▶ What is required
Return only the stretch of the material below that begins with the line containing "const outer = COIL_OUTER + LEAD + GAP;" and ends with the line containing "cad_parts[node].hide_render = cad_parts[node].hide_viewport", exactly; both of those lines belong to it.

▶ Records provided
· · · · ·
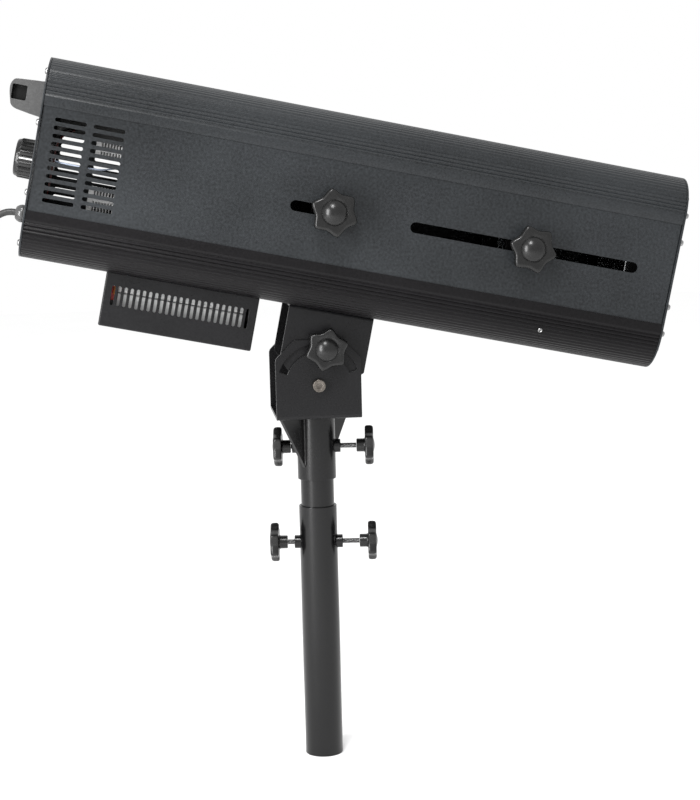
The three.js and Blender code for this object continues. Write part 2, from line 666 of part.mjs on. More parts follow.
// ---- clamp screws ----
// Each has a threaded stud through its boss and a star grip whose hub starts at the given reach.
const clamps = [
  [yoke, "sleeve_left", -1, UPPER_CLAMP_Z, 27],
  [yoke, "sleeve_right", 1, UPPER_CLAMP_Z, 42.5],
  [stand, "tube_left", -1, LOWER_CLAMP_Z, 33],
  [stand, "tube_right", 1, LOWER_CLAMP_Z, 43.5],
];
for (const [group, name, side, z, reach] of clamps) {
  const grip = starGrip(21, 9, 7, 9, 8, 1.6, 0).rotateY(side * Math.PI / 2).translate(side * reach, 0, 0);
  add(group, `${name}_grip`, grip.rotateZ(CLAMP_TURN).translate(0, 0, z), plastic());
  const tip = INNER_TUBE + GAP;
  const stud = side > 0 ? rodX(tip, reach - GAP, 3, 12) : rodX(GAP - reach, -tip, 3, 12);
  add(group, `${name}_stud`, stud.rotateZ(CLAMP_TURN).translate(0, 0, z), steel());
}

// ---- mains lead ----
// The whole lead turns with the head, so it is drawn upright here and joined to the scene as it hangs.
const lead = new THREE.Group();
part.add(lead);

function leadTube(route, steps) {
  const curve = new THREE.CatmullRomCurve3(route.map(([x, y, z]) => new THREE.Vector3(x, y, z)));
  const section = outline(roundedRect(2 * LEAD, 2 * LEAD, LEAD - 1e-3, 2));
  return new THREE.ExtrudeGeometry(section, { steps, bevelEnabled: false, extrudePath: curve });
}
const rubber = () => paint(0x1b1b1c, 0.55, 0);
add(lead, "lead_run", leadTube(LEAD_RUN, 16), rubber());
add(lead, "lead_tail", leadTube(LEAD_TAIL, 5), rubber());

function leadCoil() {
  const outer = COIL_OUTER + LEAD + GAP;
  const inner = COIL_INNER - LEAD - GAP;
  return alongX(ring(outer, inner, COIL_WIDTH, 32)).translate(COIL_X - COIL_WIDTH / 2, 0, COIL_Z);
}
add(lead, "lead_coil", leadCoil(), rubber());

function coilTie() {
  const clear = COIL_WIDTH / 2 + GAP;
  const low = COIL_INNER - LEAD - 1.4;
  const high = COIL_OUTER + LEAD + 2 * GAP;
  const wrap = box(-clear - 1.4, clear + 1.4, -7, 7, low - 1.4, high + 1.4);
  return cut(wrap, box(-clear, clear, -9, 9, low, high)).translate(COIL_X, 0, COIL_Z);
}
add(lead, "coil_tie", coilTie(), rubber());

function mainsPlug() {
  const relief = turned([[0, -26], [6.5, -26], [4.6, 0], [0, 0]], 16);
  const body = extrude(outline(roundedRect(21, 26, 6, 3)), 30).translate(0, 0, -54);
  const blades = [-6.35, 6.35].map((y) => box(-3.2, 3.2, y - 0.75, y + 0.75, -72, -50));
  const earth = rodZ(-75, -50, 2.4, 12).translate(-7, 0, 0);
  return union(relief, body, ...blades, earth).translate(...PLUG_AT);
}
add(lead, "mains_plug", mainsPlug(), rubber());

export default part;
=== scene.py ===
"""Follow spot on a telescopic stand tube: the visible model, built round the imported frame.

Lengths are in millimetres and become metres as each mesh is made. Head pieces are drawn in the head's own
frame, whose origin is the tilt axis, and AXIS is that frame moved up to the optical axis.
"""
import math

import bmesh
import bpy
from mathutils import Matrix, Vector


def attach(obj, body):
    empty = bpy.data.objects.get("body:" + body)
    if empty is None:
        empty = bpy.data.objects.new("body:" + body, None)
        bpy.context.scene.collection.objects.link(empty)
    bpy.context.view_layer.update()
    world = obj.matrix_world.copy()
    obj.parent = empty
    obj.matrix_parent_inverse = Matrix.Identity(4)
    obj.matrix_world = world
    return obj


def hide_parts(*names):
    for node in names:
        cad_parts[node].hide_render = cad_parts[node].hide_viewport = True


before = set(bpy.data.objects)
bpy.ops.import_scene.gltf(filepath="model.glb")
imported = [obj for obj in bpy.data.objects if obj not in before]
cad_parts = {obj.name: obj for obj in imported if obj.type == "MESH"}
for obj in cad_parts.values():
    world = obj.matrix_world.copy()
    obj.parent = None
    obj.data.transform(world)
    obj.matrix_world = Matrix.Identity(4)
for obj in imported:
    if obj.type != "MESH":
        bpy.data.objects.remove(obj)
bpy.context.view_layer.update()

MM = 0.001
TAU = 2 * math.pi
GAP = 0.3
PIVOT_Z = 404.5
AXIS_Z = 176.2
HEAD = Matrix.Translation((0, 0, PIVOT_Z)) @ Matrix.Rotation(math.radians(11.9), 4, "Y")
AXIS = HEAD @ Matrix.Translation((0, 0, AXIS_Z))
WORLD = Matrix.Identity(4)


def at(x, y, z):
    return Matrix.Translation((x, y, z))


def turned_by(degrees, axis):
    return Matrix.Rotation(math.radians(degrees), 4, axis)


# ---- camera ----
def place_camera():
    """The main view: 7.7 degrees down, 6.1 degrees from square on, rolled 1.4 degrees."""
    forward = Vector((0.1053, 0.9854, -0.1336)).normalized()
    right = forward.cross(Vector((0, 0, 1))).normalized()
    up = right.cross(forward)
    roll = math.radians(-1.405)
    level, upright = right, up
    right = level * math.cos(roll) + upright * math.sin(roll)
    up = upright * math.cos(roll) - level * math.sin(roll)
    camera = bpy.data.objects.new("camera", bpy.data.cameras.new("camera"))
    camera.data.sensor_fit = "AUTO"
    camera.data.sensor_width = 36
    camera.data.lens = 81
    basis = Matrix((right, up, -forward)).transposed().to_4x4()
    camera.matrix_world = Matrix.Translation((-0.163, -1.872, 0.635)) @ basis
    bpy.context.scene.collection.objects.link(camera)
    bpy.context.scene.camera = camera


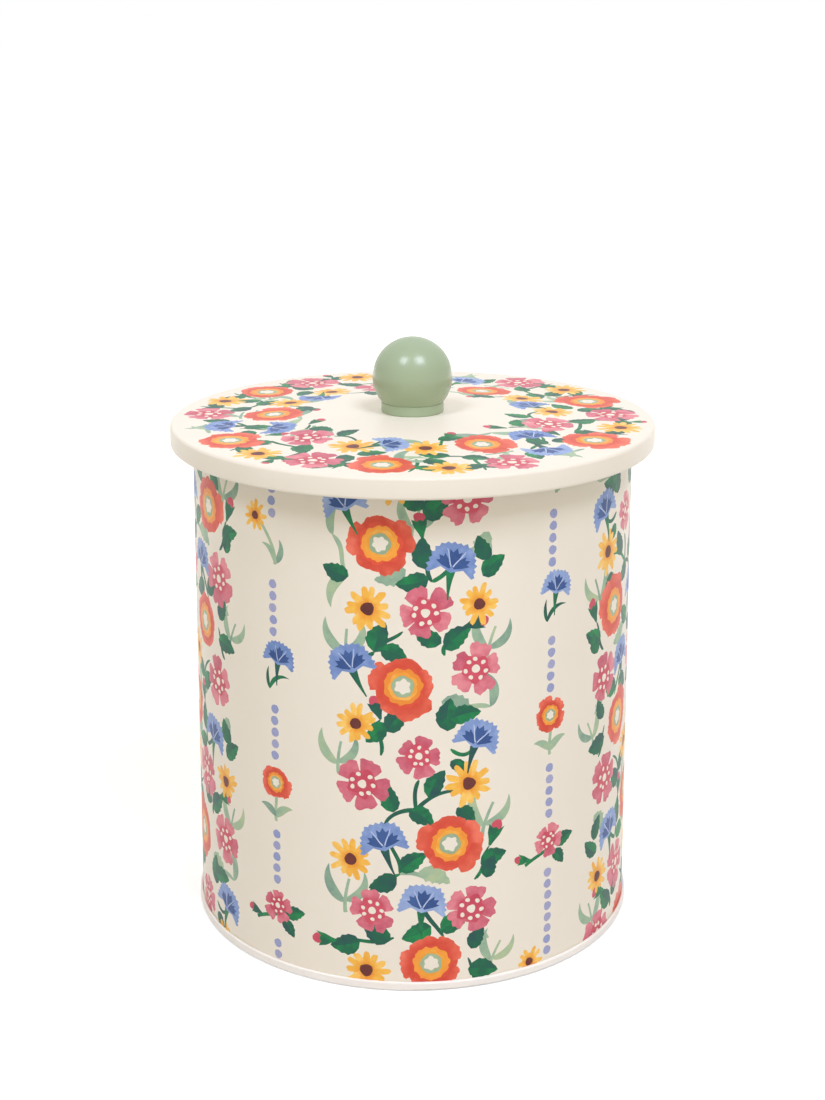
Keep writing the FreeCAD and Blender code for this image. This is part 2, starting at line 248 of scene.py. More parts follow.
# ---- outlines, at unit size
def turned(x, y, angle):
    """A point turned about the origin."""
    return x * cos(angle) - y * sin(angle), x * sin(angle) + y * cos(angle)


def polar(reach, angle):
    return reach * cos(angle), reach * sin(angle)


def jitter(rng, amount):
    return amount * rng.uniform(-1, 1)


def wavy_circle(rng, radius, lobes, depth, nick, points):
    """A closed outline round the origin with soft lobes and small nicks."""
    start = rng.random() * FULL_TURN
    outline = []
    for k in range(points):
        angle = FULL_TURN * k / points
        swell = 1 + depth * sin(lobes * angle + start) + depth * 0.5 * sin(3 * angle + 2 * start)
        reach = radius * swell * (1 + jitter(rng, nick))
        outline.append(polar(reach, angle))
    return outline


def fan_petal(rng, heading, base, tip, spread, notch, nick, steps, waist, shoulder):
    """A petal from its base to a broad end; notch dents the end's middle, shoulder narrows the end."""
    rim = []
    for k in range(steps):
        across = 2 * k / (steps - 1) - 1
        dent = notch * (1 - abs(across)) ** 1.5
        round_off = 0.13 * abs(across) ** 3
        reach = tip * (1 - dent - round_off + jitter(rng, nick))
        rim.append((reach, across * spread * shoulder / 2))
    flank_out = [
        (base + (tip * 0.82 - base) * t, -spread / 2 * (waist + (0.96 - waist) * t))
        for t in (0, 0.35, 0.7)
    ]
    flank_back = [(reach, -angle) for reach, angle in reversed(flank_out)]
    return [polar(reach, heading + angle) for reach, angle in flank_out + rim + flank_back]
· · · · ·
▶ Worked solution
  const outer = COIL_OUTER + LEAD + GAP;
  const inner = COIL_INNER - LEAD - GAP;
  return alongX(ring(outer, inner, COIL_WIDTH, 32)).translate(COIL_X - COIL_WIDTH / 2, 0, COIL_Z);
}
add(lead, "lead_coil", leadCoil(), rubber());

function coilTie() {
  const clear = COIL_WIDTH / 2 + GAP;
  const low = COIL_INNER - LEAD - 1.4;
  const high = COIL_OUTER + LEAD + 2 * GAP;
  const wrap = box(-clear - 1.4, clear + 1.4, -7, 7, low - 1.4, high + 1.4);
  return cut(wrap, box(-clear, clear, -9, 9, low, high)).translate(COIL_X, 0, COIL_Z);
}
add(lead, "coil_tie", coilTie(), rubber());

function mainsPlug() {
  const relief = turned([[0, -26], [6.5, -26], [4.6, 0], [0, 0]], 16);
  const body = extrude(outline(roundedRect(21, 26, 6, 3)), 30).translate(0, 0, -54);
  const blades = [-6.35, 6.35].map((y) => box(-3.2, 3.2, y - 0.75, y + 0.75, -72, -50));
  const earth = rodZ(-75, -50, 2.4, 12).translate(-7, 0, 0);
  return union(relief, body, ...blades, earth).translate(...PLUG_AT);
}
add(lead, "mains_plug", mainsPlug(), rubber());

export default part;
=== scene.py ===
"""Follow spot on a telescopic stand tube: the visible model, built round the imported frame.

Lengths are in millimetres and become metres as each mesh is made. Head pieces are drawn in the head's own
frame, whose origin is the tilt axis, and AXIS is that frame moved up to the optical axis.
"""
import math

import bmesh
import bpy
from mathutils import Matrix, Vector


def attach(obj, body):
    empty = bpy.data.objects.get("body:" + body)
    if empty is None:
        empty = bpy.data.objects.new("body:" + body, None)
        bpy.context.scene.collection.objects.link(empty)
    bpy.context.view_layer.update()
    world = obj.matrix_world.copy()
    obj.parent = empty
    obj.matrix_parent_inverse = Matrix.Identity(4)
    obj.matrix_world = world
    return obj


def hide_parts(*names):
    for node in names:
        cad_parts[node].hide_render = cad_parts[node].hide_viewport = True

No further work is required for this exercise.